Saving for your child’s education

When you consider what it will cost to educate your child, it’s easy to fall into a flat panic. Episode 11 of the Change in your Pocket series looks at ways to save for your child’s education.

– Video supplied by BrightRock

Welcome to The Change Exchange where we are exploring ways to make our kids more financially savvy.

In the last few episodes we discussed landing that first job and buying your first home. But what about educating your child? Keep this in mind:

If your child were to be born today, and you were to educate them in a model-C school and send them to four years of tertiary education, you’re looking at about R2 million worth of school fees. So it’s best to start planning!

When starting a savings plan for your child, you need to be realistic about what your goals are. It would be very difficult to save enough money during the first seven years of their life to fund 12 years of education.

Rather focus on meeting that gap between school fee increases and your salary increases, as well as meeting the cost of extras like books and school tours.

When I talk about “the gap”, I mean that gap between your pay rise and the increase in your school fees. It’s likely that school fees will increase by more than your salary each year.

Education costs have risen by between 9% and 10% each year, but salary increases have not matched this figure. If you earned R10 000 a month in 1990 and spent R500 a month on your child’s education, you would have been spending about 5% of your income on education costs.

If your salary only increased in line with inflation, you would be earning R44 000 today, however, the cost of providing your child with the same education would have increased to R7 400 per month which now makes up 17% of your income. This means that the amount you spend on education relative to your income has tripled!

It is this gap that creates financial difficulty, so your first goal is to save so that education costs do not take a bigger bite out of your household finances each year.

Your second goal is to fill the gap between high school and primary school fees, as you will be paying around 20% more once your child starts high school. Even primary school fees often increase with each grade, over and above the normal annual fee increases.

So let’s break this down into a plan. If your child has not yet started school, calculate how much you will be paying for his or her school fees each month and start saving that amount now. In this way, you will get used to living on a budget that includes school fees while building up savings.

If your child has started school, immediately increase your savings by the difference between primary and high school fees. In this way you will then be setting aside a realistic percentage of your salary for your child’s 12 years of education and the savings will supplement the annual fee increases in high school.

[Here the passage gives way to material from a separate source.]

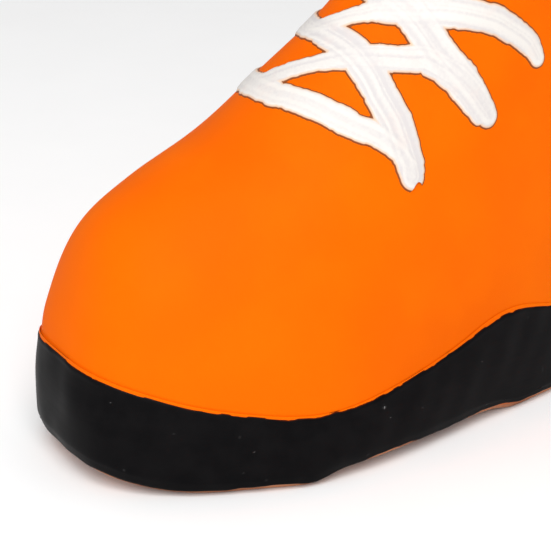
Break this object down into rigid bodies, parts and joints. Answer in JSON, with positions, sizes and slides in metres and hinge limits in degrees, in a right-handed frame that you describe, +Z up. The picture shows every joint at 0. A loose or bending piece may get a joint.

So you have a plan, but where should you be saving? The first question you need to ask is “How long will I put this money away for?” Once you know how long you are saving for, you are able to select the correct savings vehicle.

Short term: If you’re saving just to pay for next year’s school books, invest in a product that will protect your capital. Any investment of two years or less should be in a high-interest bank account, money market fund or retail bond.

Longer term: If you’re saving for your child’s school fees in five years’ time or longer, you’ll need an investment that can keep up with inflation like a unit trust or exchange traded fund that invests in shares on the JSE. Also take advantage of tax-free savings vehicles which you can open in your child’s name.